## Written task:
Of the lines listed below, return exactly those that run from the line containing "poise = cut(poise, channel, cylZ(6.3, px, y, eye" through the line containing "obj.parent = empty", both included.

## Dataset excerpt:
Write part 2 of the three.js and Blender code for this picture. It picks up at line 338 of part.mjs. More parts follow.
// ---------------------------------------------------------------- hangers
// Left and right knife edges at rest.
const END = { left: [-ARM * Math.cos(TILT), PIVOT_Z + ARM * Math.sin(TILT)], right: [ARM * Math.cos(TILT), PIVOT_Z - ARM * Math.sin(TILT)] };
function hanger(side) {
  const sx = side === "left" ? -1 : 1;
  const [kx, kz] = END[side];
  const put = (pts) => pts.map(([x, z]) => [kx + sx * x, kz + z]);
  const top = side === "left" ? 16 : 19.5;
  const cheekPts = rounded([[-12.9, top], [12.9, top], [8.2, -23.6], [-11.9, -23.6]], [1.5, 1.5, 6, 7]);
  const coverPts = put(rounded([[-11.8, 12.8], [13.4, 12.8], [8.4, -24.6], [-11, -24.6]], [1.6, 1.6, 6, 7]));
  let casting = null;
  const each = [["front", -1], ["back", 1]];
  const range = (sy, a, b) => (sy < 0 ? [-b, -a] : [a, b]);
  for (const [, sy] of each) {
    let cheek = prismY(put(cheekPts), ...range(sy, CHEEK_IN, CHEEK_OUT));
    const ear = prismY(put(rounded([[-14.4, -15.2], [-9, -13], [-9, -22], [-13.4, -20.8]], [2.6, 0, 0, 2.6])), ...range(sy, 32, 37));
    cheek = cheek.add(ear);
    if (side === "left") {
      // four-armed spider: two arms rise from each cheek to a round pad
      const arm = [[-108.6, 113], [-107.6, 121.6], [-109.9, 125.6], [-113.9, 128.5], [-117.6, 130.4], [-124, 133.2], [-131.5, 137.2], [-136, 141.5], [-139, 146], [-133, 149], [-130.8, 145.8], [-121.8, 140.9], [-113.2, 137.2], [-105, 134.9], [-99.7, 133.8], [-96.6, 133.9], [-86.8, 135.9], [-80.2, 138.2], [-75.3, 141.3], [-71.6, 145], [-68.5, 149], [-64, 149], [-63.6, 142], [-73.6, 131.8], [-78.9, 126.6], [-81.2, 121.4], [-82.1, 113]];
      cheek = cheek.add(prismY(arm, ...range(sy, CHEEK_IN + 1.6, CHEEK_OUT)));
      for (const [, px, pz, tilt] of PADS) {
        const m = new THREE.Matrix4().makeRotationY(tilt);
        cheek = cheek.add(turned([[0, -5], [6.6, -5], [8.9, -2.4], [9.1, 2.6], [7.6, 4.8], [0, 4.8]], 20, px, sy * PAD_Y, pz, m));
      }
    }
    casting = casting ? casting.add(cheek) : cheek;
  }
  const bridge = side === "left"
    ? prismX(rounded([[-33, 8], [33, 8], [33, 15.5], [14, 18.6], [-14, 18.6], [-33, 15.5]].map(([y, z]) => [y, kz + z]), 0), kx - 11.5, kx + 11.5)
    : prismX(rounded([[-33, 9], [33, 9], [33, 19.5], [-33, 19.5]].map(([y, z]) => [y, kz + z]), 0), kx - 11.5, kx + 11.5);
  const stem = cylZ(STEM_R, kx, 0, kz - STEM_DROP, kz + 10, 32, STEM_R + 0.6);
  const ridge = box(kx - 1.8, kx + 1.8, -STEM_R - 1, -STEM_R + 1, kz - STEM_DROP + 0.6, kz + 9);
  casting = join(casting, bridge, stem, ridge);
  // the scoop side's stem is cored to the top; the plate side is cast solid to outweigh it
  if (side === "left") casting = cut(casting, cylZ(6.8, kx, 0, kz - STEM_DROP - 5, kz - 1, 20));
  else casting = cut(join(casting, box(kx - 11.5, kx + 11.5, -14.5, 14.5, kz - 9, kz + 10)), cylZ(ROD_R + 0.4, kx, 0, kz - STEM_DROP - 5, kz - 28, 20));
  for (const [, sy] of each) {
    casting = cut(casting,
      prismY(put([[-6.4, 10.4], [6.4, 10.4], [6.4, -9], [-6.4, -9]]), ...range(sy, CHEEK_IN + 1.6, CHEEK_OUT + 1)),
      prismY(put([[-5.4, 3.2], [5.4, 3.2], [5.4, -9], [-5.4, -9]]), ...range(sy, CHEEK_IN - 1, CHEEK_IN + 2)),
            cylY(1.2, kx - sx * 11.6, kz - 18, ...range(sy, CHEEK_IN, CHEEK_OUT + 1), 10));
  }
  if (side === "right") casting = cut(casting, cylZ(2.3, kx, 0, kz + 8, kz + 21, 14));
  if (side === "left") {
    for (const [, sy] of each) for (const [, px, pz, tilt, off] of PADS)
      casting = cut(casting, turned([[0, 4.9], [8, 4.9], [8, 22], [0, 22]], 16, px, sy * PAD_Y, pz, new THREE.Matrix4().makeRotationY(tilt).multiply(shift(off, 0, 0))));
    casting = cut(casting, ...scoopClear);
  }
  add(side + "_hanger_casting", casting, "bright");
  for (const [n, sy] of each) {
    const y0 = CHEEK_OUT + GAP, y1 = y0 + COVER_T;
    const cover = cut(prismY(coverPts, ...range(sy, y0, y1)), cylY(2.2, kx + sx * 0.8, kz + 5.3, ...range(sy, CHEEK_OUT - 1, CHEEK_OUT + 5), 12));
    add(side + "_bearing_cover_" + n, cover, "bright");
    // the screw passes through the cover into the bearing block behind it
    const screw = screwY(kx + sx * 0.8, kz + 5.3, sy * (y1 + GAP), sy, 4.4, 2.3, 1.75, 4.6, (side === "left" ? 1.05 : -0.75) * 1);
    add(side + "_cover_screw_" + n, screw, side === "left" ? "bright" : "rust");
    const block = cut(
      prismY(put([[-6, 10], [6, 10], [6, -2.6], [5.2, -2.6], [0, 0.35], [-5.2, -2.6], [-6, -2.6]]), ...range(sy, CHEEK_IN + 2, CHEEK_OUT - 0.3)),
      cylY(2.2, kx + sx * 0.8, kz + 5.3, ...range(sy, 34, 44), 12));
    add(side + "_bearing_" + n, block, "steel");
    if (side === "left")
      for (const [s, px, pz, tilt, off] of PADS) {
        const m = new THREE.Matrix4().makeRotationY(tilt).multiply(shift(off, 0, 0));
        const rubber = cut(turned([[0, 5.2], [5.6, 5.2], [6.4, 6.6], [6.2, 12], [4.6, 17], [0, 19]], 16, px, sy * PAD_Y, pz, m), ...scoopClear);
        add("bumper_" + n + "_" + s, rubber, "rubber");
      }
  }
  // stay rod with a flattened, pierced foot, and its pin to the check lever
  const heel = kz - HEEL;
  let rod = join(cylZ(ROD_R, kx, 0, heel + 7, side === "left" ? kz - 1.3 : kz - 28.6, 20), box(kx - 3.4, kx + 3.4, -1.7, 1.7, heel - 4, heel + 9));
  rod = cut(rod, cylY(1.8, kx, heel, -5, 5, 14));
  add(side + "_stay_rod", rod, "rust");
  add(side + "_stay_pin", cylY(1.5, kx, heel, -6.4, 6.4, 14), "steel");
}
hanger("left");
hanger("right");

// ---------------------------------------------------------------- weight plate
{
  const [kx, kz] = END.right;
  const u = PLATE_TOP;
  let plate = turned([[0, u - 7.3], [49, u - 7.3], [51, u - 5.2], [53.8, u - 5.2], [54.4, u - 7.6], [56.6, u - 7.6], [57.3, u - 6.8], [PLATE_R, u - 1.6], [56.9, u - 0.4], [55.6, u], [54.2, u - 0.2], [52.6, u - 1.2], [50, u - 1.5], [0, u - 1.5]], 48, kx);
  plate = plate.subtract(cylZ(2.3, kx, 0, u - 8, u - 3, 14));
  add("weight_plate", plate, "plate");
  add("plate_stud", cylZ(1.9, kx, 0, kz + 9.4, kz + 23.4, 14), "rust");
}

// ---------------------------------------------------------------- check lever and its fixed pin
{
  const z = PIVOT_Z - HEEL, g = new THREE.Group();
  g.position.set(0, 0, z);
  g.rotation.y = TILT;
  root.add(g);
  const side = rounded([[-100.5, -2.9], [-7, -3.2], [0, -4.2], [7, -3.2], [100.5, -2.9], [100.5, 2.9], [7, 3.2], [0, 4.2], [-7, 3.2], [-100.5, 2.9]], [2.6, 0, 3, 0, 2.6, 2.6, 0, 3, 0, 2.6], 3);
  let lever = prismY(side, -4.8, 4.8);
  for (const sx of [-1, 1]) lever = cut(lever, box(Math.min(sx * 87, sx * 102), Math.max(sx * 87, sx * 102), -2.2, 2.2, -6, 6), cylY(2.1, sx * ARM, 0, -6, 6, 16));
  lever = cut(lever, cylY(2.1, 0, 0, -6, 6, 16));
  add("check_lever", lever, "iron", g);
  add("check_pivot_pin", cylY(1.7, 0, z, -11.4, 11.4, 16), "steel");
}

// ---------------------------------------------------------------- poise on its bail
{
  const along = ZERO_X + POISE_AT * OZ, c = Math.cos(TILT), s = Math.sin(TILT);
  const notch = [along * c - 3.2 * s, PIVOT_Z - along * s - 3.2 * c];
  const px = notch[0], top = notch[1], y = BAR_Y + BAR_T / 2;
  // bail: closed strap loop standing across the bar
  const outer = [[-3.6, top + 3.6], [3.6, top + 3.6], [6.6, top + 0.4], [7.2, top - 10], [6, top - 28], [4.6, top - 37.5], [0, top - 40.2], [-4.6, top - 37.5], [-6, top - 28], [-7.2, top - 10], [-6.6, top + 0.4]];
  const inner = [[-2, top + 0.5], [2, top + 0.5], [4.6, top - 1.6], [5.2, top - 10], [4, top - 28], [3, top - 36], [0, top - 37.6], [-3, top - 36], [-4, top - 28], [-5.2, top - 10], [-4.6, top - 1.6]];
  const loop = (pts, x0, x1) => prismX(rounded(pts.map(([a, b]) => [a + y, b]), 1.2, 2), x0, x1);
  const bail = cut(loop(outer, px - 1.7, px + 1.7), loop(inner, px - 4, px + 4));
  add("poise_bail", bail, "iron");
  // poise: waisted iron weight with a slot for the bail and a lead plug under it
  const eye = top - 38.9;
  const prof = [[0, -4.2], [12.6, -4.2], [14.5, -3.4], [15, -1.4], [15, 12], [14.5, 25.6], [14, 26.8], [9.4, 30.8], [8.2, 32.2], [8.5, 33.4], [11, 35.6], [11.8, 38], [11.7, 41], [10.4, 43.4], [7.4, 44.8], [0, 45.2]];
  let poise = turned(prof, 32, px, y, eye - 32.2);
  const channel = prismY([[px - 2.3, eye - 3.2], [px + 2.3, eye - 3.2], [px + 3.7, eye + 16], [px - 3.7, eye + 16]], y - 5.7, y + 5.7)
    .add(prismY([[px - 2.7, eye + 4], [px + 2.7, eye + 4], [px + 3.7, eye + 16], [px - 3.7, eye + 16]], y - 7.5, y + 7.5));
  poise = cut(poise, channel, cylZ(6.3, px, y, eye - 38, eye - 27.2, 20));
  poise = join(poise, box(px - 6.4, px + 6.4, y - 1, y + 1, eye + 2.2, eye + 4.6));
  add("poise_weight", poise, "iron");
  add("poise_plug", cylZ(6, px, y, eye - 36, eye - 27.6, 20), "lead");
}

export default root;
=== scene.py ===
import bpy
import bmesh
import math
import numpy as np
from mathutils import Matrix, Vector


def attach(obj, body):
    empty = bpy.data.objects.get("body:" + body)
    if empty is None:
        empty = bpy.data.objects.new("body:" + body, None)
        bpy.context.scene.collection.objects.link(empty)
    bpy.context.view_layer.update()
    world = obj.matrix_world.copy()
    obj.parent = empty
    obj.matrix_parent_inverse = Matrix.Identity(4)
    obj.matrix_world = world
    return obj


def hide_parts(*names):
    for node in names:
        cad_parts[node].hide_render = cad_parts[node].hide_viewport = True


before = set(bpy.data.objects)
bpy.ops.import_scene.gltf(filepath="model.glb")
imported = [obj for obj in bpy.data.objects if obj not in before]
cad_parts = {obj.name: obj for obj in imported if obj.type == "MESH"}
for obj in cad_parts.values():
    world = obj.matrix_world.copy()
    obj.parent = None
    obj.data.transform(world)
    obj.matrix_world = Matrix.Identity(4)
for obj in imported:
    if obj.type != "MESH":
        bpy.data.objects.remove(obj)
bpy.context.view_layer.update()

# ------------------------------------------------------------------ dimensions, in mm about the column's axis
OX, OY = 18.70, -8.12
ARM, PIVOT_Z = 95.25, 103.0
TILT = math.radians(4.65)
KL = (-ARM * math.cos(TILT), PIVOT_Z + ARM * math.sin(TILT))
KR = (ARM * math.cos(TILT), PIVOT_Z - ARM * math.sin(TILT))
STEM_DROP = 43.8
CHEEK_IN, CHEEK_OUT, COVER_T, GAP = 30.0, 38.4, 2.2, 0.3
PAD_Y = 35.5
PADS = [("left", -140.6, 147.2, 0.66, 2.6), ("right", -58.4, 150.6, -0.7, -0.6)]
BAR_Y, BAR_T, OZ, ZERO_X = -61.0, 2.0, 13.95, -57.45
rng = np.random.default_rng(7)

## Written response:
  poise = cut(poise, channel, cylZ(6.3, px, y, eye - 38, eye - 27.2, 20));
  poise = join(poise, box(px - 6.4, px + 6.4, y - 1, y + 1, eye + 2.2, eye + 4.6));
  add("poise_weight", poise, "iron");
  add("poise_plug", cylZ(6, px, y, eye - 36, eye - 27.6, 20), "lead");
}

export default root;
=== scene.py ===
import bpy
import bmesh
import math
import numpy as np
from mathutils import Matrix, Vector


def attach(obj, body):
    empty = bpy.data.objects.get("body:" + body)
    if empty is None:
        empty = bpy.data.objects.new("body:" + body, None)
        bpy.context.scene.collection.objects.link(empty)
    bpy.context.view_layer.update()
    world = obj.matrix_world.copy()
    obj.parent = empty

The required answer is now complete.